• Instructions for the task
Would you print the material exactly, starting at its first line and ending at the line holding "0.04, 0.03), 0.4)"?

--- Start Given information ---

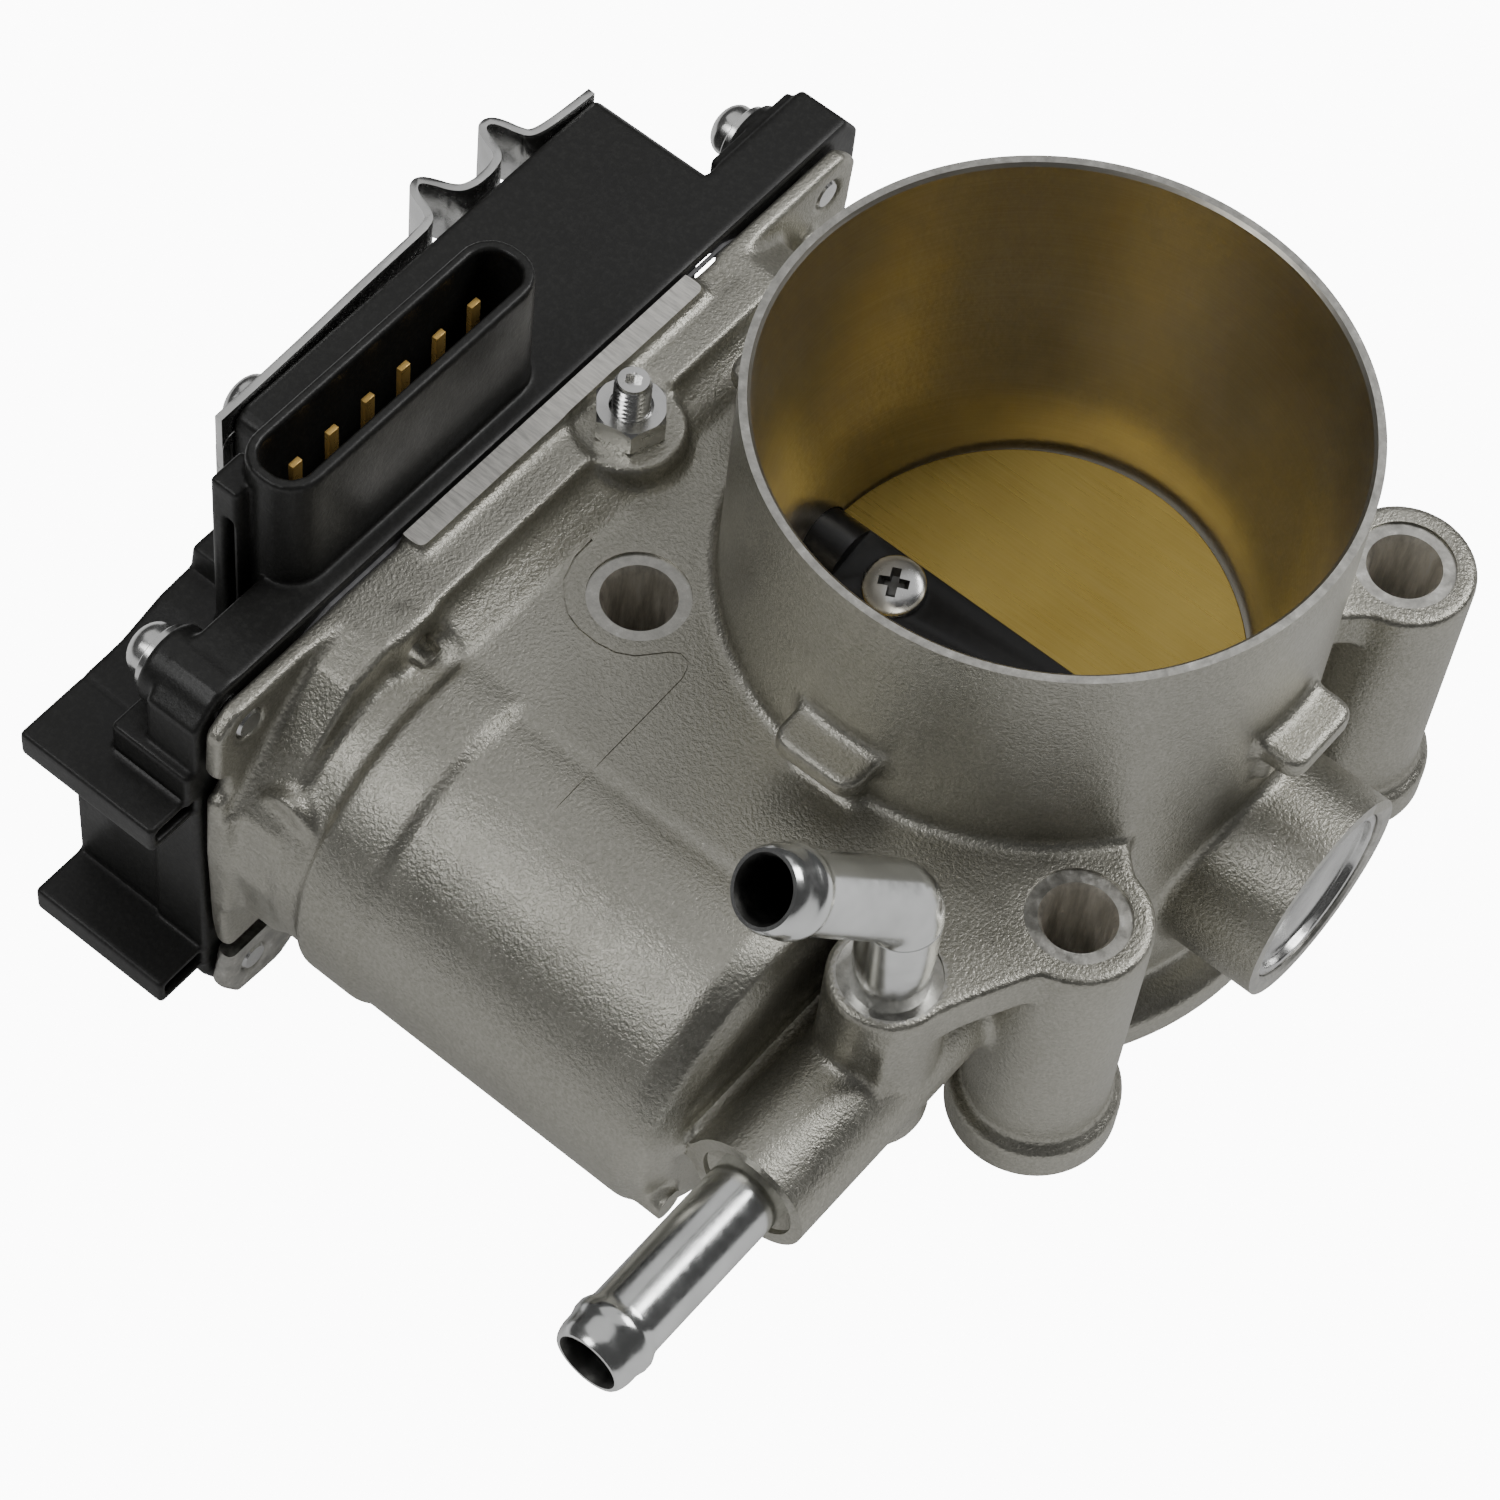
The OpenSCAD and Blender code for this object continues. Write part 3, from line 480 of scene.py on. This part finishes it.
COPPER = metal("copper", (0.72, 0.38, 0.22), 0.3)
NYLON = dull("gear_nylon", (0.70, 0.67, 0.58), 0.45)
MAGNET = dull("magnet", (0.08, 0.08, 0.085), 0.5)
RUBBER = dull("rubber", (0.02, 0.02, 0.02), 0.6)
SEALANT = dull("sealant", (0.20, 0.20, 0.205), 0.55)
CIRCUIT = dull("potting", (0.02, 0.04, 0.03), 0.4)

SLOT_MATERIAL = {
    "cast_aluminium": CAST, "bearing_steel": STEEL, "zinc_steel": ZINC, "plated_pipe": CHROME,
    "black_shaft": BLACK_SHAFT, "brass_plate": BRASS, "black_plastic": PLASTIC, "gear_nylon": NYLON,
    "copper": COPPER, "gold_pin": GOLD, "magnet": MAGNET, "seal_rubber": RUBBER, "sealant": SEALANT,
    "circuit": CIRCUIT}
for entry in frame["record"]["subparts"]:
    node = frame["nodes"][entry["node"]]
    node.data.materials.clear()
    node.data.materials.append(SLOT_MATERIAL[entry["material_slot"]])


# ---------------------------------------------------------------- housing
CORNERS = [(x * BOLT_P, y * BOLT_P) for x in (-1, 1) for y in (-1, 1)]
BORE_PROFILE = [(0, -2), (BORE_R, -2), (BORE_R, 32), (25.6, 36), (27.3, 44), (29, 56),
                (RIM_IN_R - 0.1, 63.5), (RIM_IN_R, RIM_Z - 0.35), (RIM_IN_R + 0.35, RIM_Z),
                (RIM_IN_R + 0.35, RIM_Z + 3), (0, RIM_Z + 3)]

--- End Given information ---

• Answer to the exercise
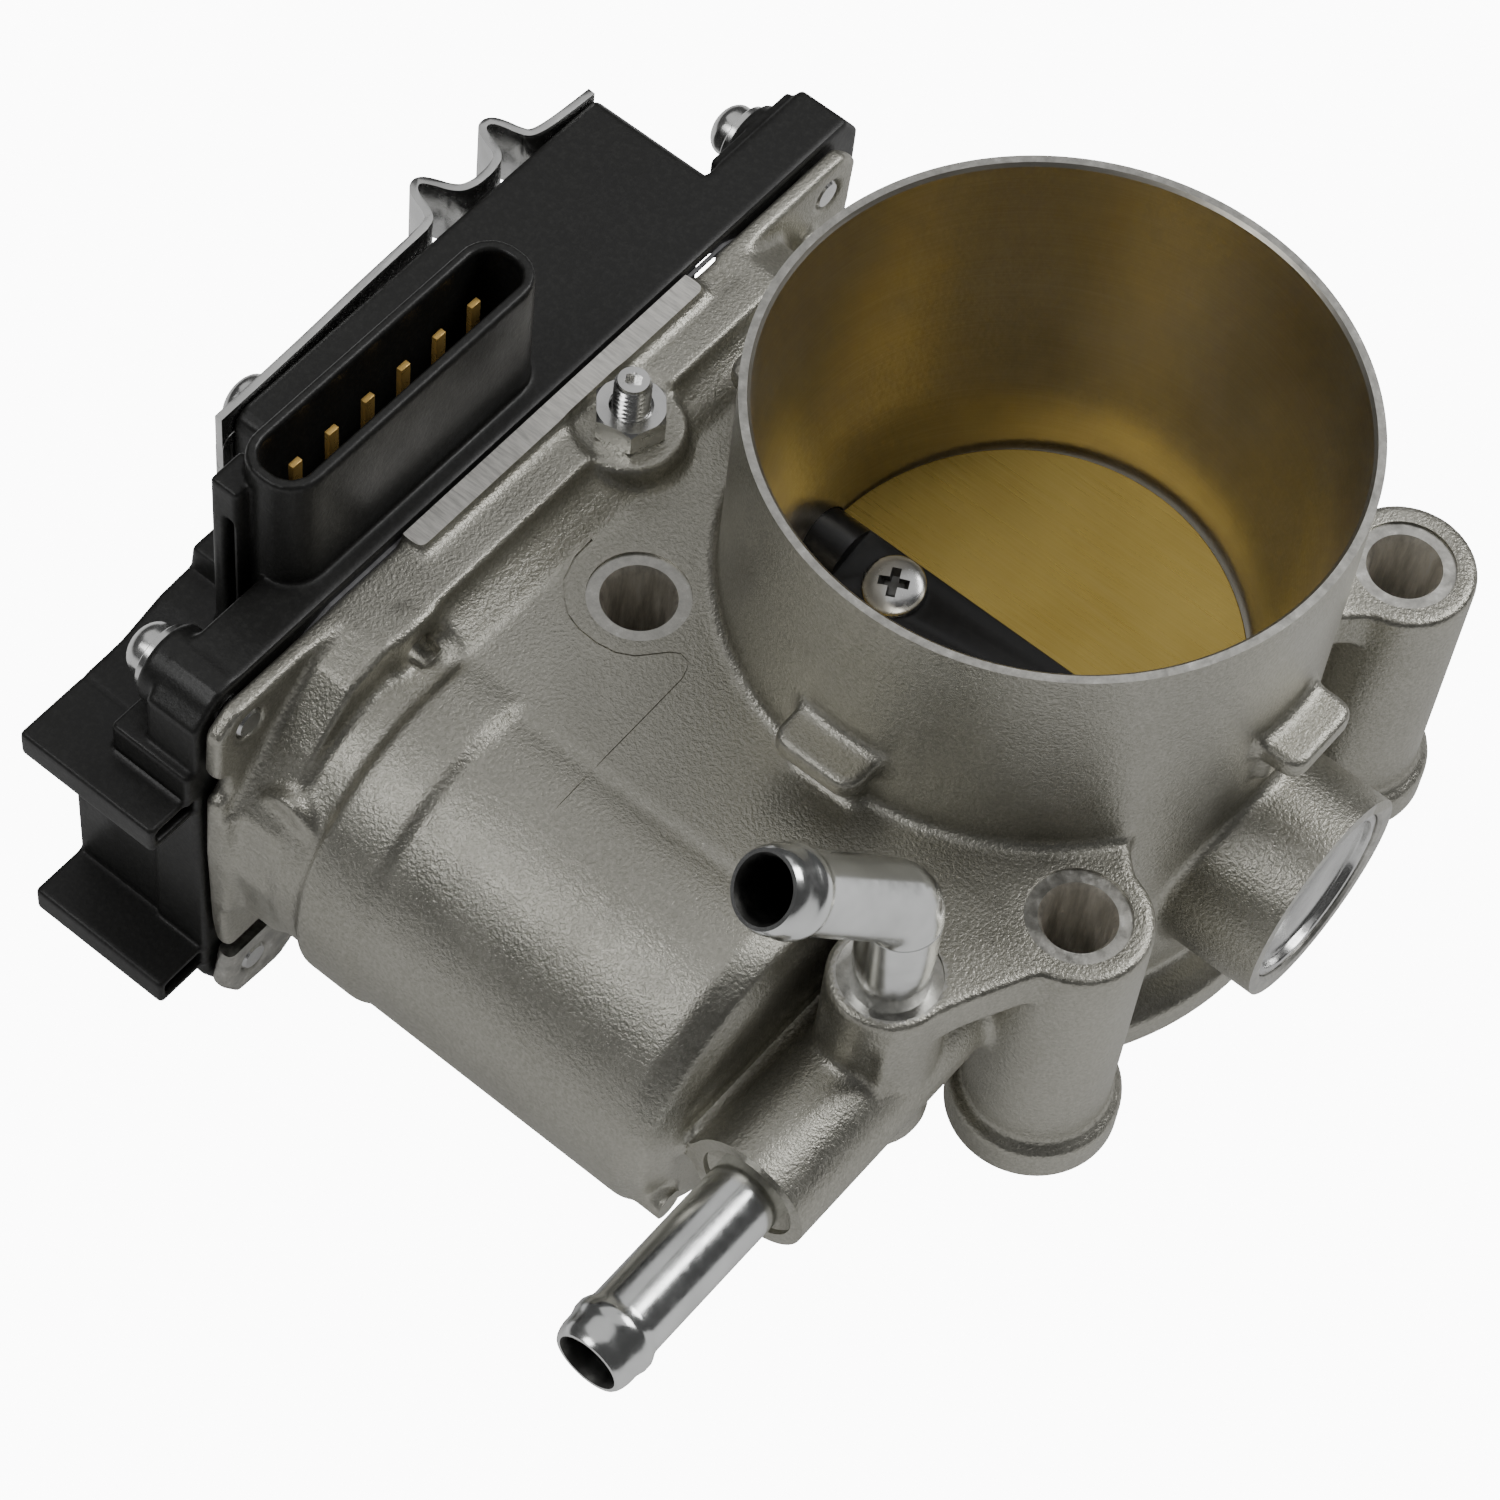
The OpenSCAD and Blender code for this object continues. Write part 3, from line 480 of scene.py on. This part finishes it.
COPPER = metal("copper", (0.72, 0.38, 0.22), 0.3)
NYLON = dull("gear_nylon", (0.70, 0.67, 0.58), 0.45)
MAGNET = dull("magnet", (0.08, 0.08, 0.085), 0.5)
RUBBER = dull("rubber", (0.02, 0.02, 0.02), 0.6)
SEALANT = dull("sealant", (0.20, 0.20, 0.205), 0.55)
CIRCUIT = dull("potting", (0.02, 0.04, 0.03), 0.4)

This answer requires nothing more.